Though he was never much more than a rock ‘n’ roll footnote, Hank Ballard (1927 – 2003) briefly cracked the 1954 Billboard pop charts as the leader of the Midnighters by offering up such raucous R & B ditties as “Work With Me, Annie” and “Annie Had a Baby.” For the next five years, though, Ballard disappeared from Top 40 airwaves before returning for a few late 1950s/early 1960s hit singles.

The first of these was a now-forgotten 1959 release called “Teardrops on Your Letter.” The B side was Ballard’s original version of “The Twist,” a dance song in which he based the melody on an obscure 1955 R&B Drifters tune called “What’cha Gonna Do?” Stories vary on whether Ballard created the simplistic stage movements or copied them from a group of Tampa teens he saw doing such a dance when he toured the South.

Hank Ballard and the Midnighters, the original writers and performers of “The Twist.” Image from BlackPast.

Savvy Dick Clark, who helmed TV’s mega-hit American Bandstand, sensed the hit potential of Ballard’s record but wanted to bring “The Twist” to a young, mainstream (read: white) audience.

Where does “The Twist”‘s popularity come from?

Ernie Evans had attended South Philadelphia High School, the former academic home of Bandstand idols Frankie Avalon and Fabian. After school, the outgoing African-American lad plucked chickens in a local open-air market while entertaining amused passersby with imitations of some of the day’s biggest record stars. Clark, a silent partner in Philadelphia’s Cameo/Parkway label, tapped Evans to mimic Ballard’s performance note-for-note. At the recording session, Clark’s wife, Barbara, noticed a physical similarity between Fats Domino and Ernie Evans; with this in mind, she coined Evans’ stage name: Chubby Checker.

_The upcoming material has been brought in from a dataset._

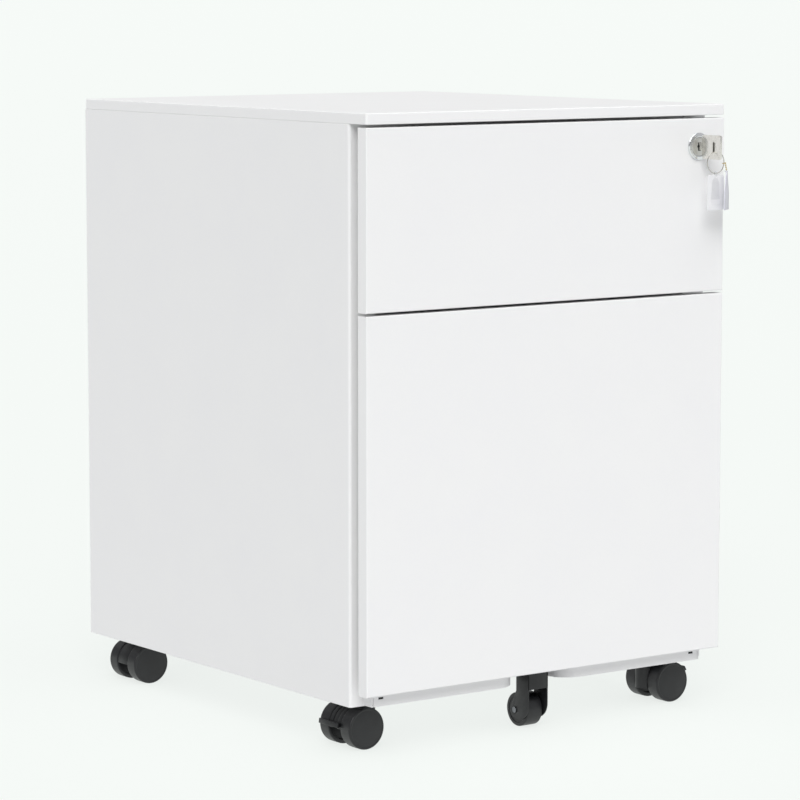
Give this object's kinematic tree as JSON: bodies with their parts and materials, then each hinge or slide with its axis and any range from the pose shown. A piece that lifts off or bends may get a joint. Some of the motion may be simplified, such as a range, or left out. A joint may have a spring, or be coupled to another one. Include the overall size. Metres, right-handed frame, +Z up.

Ernie Evans, AKA Chubby Checker, breathed new life into “The Twist”, charting at the top of Billboard in 1960. Image from Discogs

Checker’s chart-topping “The Twist” spent four months on the 1960 Billboard Hot 100 before fading away. Then something unique happened in the often-bizarre world of rock ‘n’ roll: In 1962, Checker’s original version rocketed to the peak of the Billboard list for an unprecedented second time, followed soon by “Peppermint Twist” by Joey Dee and the Starliters, which also grabbed the Number One chart spot and helped to set in motion a massive Twist revival.

The Peppermint Lounge was a run-down dance dive located in Times Square. When New York society columnist Igor Cassini described in a few puff pieces about the hole-in-the-wall locale becoming a new “hot spot,” it quickly became the social epicenter for cooler-than-cool Big Apple Twisters. On any given night, it wasn’t unusual to spy, among the hoi polloi, such notable A-listers as Marilyn Monroe, Truman Capote, Greta Garbo and Judy Garland. (But not, despite persistent rumors, First Lady Jackie Kennedy.)

The second Twist craze that swept America proved to be even bigger than the first, with over a dozen more dance-related 45s earning places on the Billboard charts between 1962 and 1964. The year 1961 alone saw three Twist films in theaters.

On October 11, 2012, 71-year-old Chubby Checker performed “The Twist” (for the zillionth time?) and led an estimated 4,000 merry Twisters in a DeLand, Florida, street party, an event that earned a mention in the Guinness World Record book.